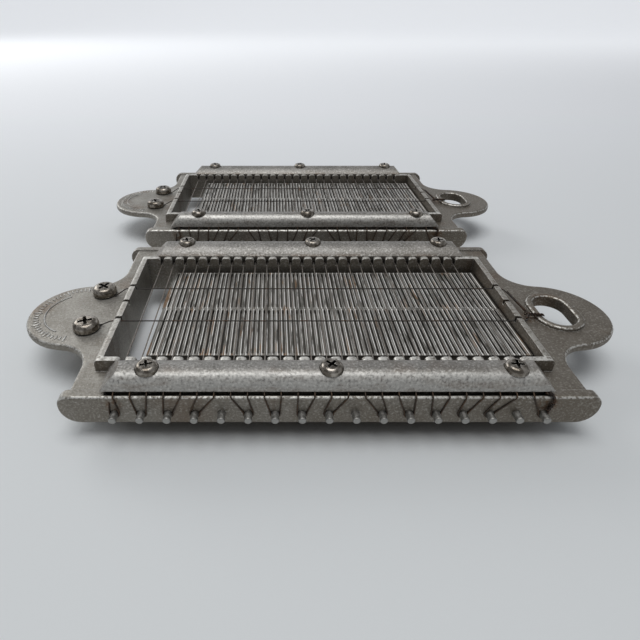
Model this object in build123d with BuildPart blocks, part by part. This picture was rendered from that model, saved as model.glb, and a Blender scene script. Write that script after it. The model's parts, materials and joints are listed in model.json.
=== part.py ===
"""A matched pair of wire butter slicers, one behind the other, each lying over its ribbed bed.

X runs along a slicer, from the ear with the two anchor screws to the ear with the finger hole.
Y runs from the front slicer to the rear one, and Z up from the table that the beds stand on.
The origin is on the table, midway between the two slicers. Each slicer is drawn about its own
centre on the table, and both copies are placed at the end.
"""
from build123d import *
import math
import os

# The pair, in millimetres. The near slicer leans forward on its bed.
SLICER_SPACING = 125.0
NEAR_LEAN = 1.8

# The comb: one wire in each notch.
WIRE_COUNT = 26
WIRE_PITCH = 5.08
COMB_CENTRE_X = -2.0
OPENING_DEPTH = 67.0
LEFT_LAND = 6.1
RIGHT_LAND = 8.6
NOTCH_WIDTH = 1.3
NOTCH_DEPTH = 3.2
TOOTH_ROUNDING = 1.3
LONG_WALL = 2.0
END_WALL = 2.8
END_NOTCH_WIDTH = 1.5
END_NOTCH_DEPTH = 1.9
WALL_ROUNDING = 1.5

# The casting: a plate on two flanges, with a deep sleeve round the opening.
TABLE_GAP = 7.6
FLANGE_HEIGHT = 11.1
FLANGE_THICKNESS = 3.6
FLANGE_OVERHANG = 3.3
FLANGE_TOP_ROUND = 4.0
FLANGE_BOTTOM_ROUND = 6.4
RIM_HEIGHT = 0.5
FRONT_LEDGE = 1.2
REAR_LEDGE = 6.6
FRONT_LIP = 1.0
TROUGH_DEPTH = 2.2
PLATE_THICKNESS = 3.3
PLATE_MARGIN = 9.35
WALL_RISE = 4.5
EAR_REACH = 9.3
EAR_RADIUS = 20.0
EAR_CENTRE_Y = -1.5
EAR_BLEND = 12.0
EDGE_ROUNDING = 1.2
HOLE_WIDTH = 12.5
HOLE_LENGTH = 19.5
HOLE_BEAD_WIDTH = 2.6
HOLE_BEAD_HEIGHT = 1.3
HOLE_BEAD_ROUNDING = 0.9

# The clamp bars and their screws.
BAR_OVERHANG = 5.5
BAR_WIDTH = 11.4
BAR_INNER_HEIGHT = 2.8
BAR_CREST = 6.0
BAR_EDGE = 1.2
BAR_END_SLOPE = 5.5
SEAT_WIDTH = 8.9
SCREW_PITCHES = 11
SCREW_HEAD_RADIUS = 3.55
SCREW_HEAD_HEIGHT = 2.4
SCREW_SHANK_RADIUS = 1.5
SCREW_INSET = 7.2
SCREW_SPOT_DEPTH = 0.9

# The anchor screws that hold the two lengthwise wires, from the middle of the plain ear.
ANCHOR_SHIFT = 4.9
ANCHOR_Y = 12.0
ANCHOR_HEAD_RADIUS = 4.65
ANCHOR_HEAD_HEIGHT = 3.2
ANCHOR_SHANK_RADIUS = 1.8

# Screw heads, as shares of the head's radius, the recess's length and the head's height.
HEAD_ROUND_SHARE = 0.42
RECESS_SHARE = 0.55
RECESS_WIDTH_SHARE = 0.24
RECESS_DEPTH_SHARE = 0.6

# The wires and the pins that they turn round. A tail is given from the outside of the end wall.
WIRE_RADIUS = 0.225
PIN_COUNT = 17
PIN_PITCH = 8.25
PIN_RADIUS = 1.225
PIN_REACH = 3.5
PIN_DROP = 6.5
PIN_DOME = 0.5
TIE_LEAN = 0.9
TIE_RISE = 4.6
RAIL_RUN = 1.2
TAIL_START = (5.3, -5.3)
TAIL_END = (10.2, -5.6)

# The ribbed bed, in two halves, as gaps inside the opening.
BED_LEFT_GAP = 11.8
BED_RIGHT_GAP = 0.8
BED_FRONT_GAP = 5.0
BED_REAR_GAP = 2.9
BED_SEAM = 0.2
BED_FRONT_SHIFT = 0.3
RIB_PITCH = 1.76
GROOVE_WIDTH = 0.8
GROOVE_DEPTH = 1.6
GROOVE_END = 0.9

# Clearances.
WIRE_CLEARANCE = 0.04
BED_CLEARANCE = 1.24
BAR_CLEARANCE = 0.1
PIN_CLEARANCE = 0.02
SHANK_CLEARANCE = 0.05

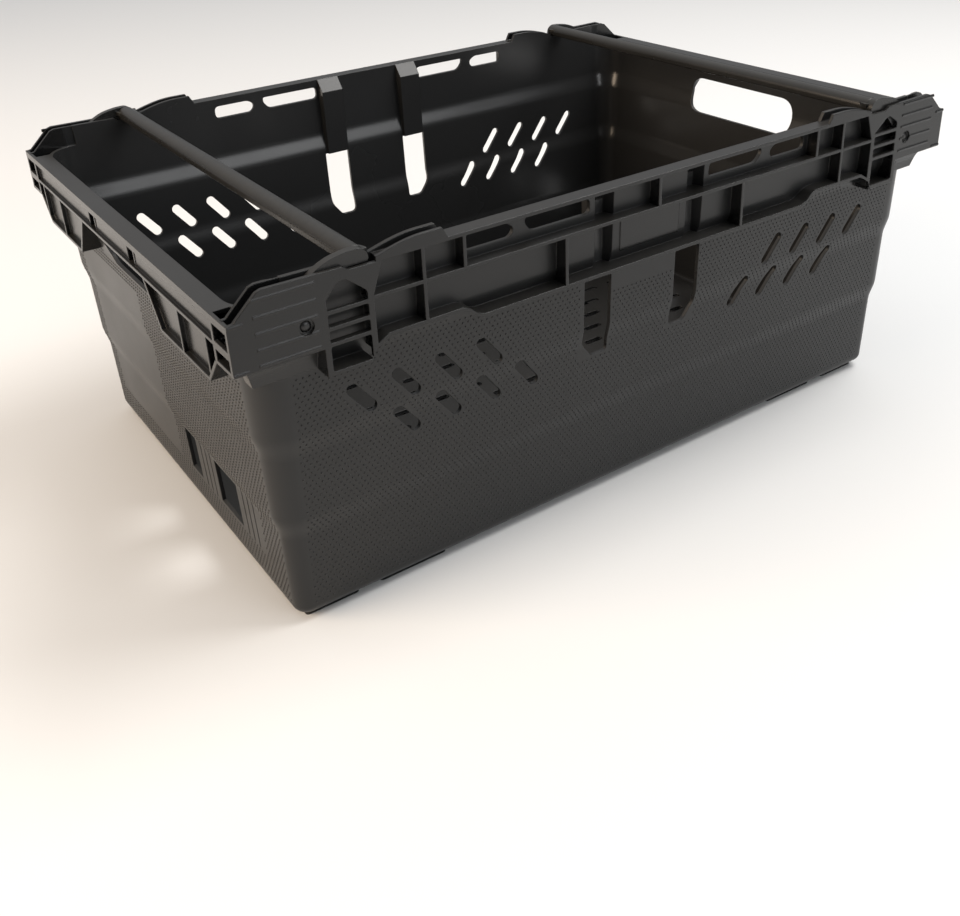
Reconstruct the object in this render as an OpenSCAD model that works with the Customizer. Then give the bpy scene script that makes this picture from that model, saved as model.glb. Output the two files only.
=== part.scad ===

Exercise aim> Only the lines from the first line of the records through the line containing "its ribbed bed." should be repeated, exactly as they appear.

Exercise solution>
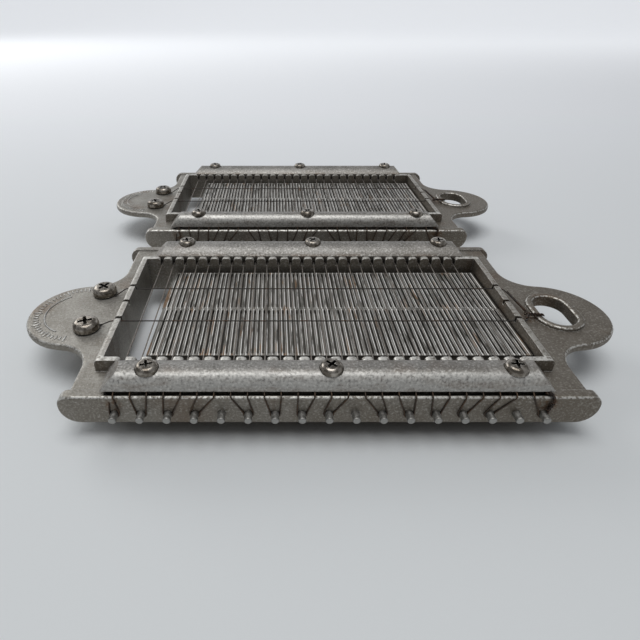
Model this object in build123d with BuildPart blocks, part by part. This picture was rendered from that model, saved as model.glb, and a Blender scene script. Write that script after it. The model's parts, materials and joints are listed in model.json.
=== part.py ===
"""A matched pair of wire butter slicers, one behind the other, each lying over its ribbed bed.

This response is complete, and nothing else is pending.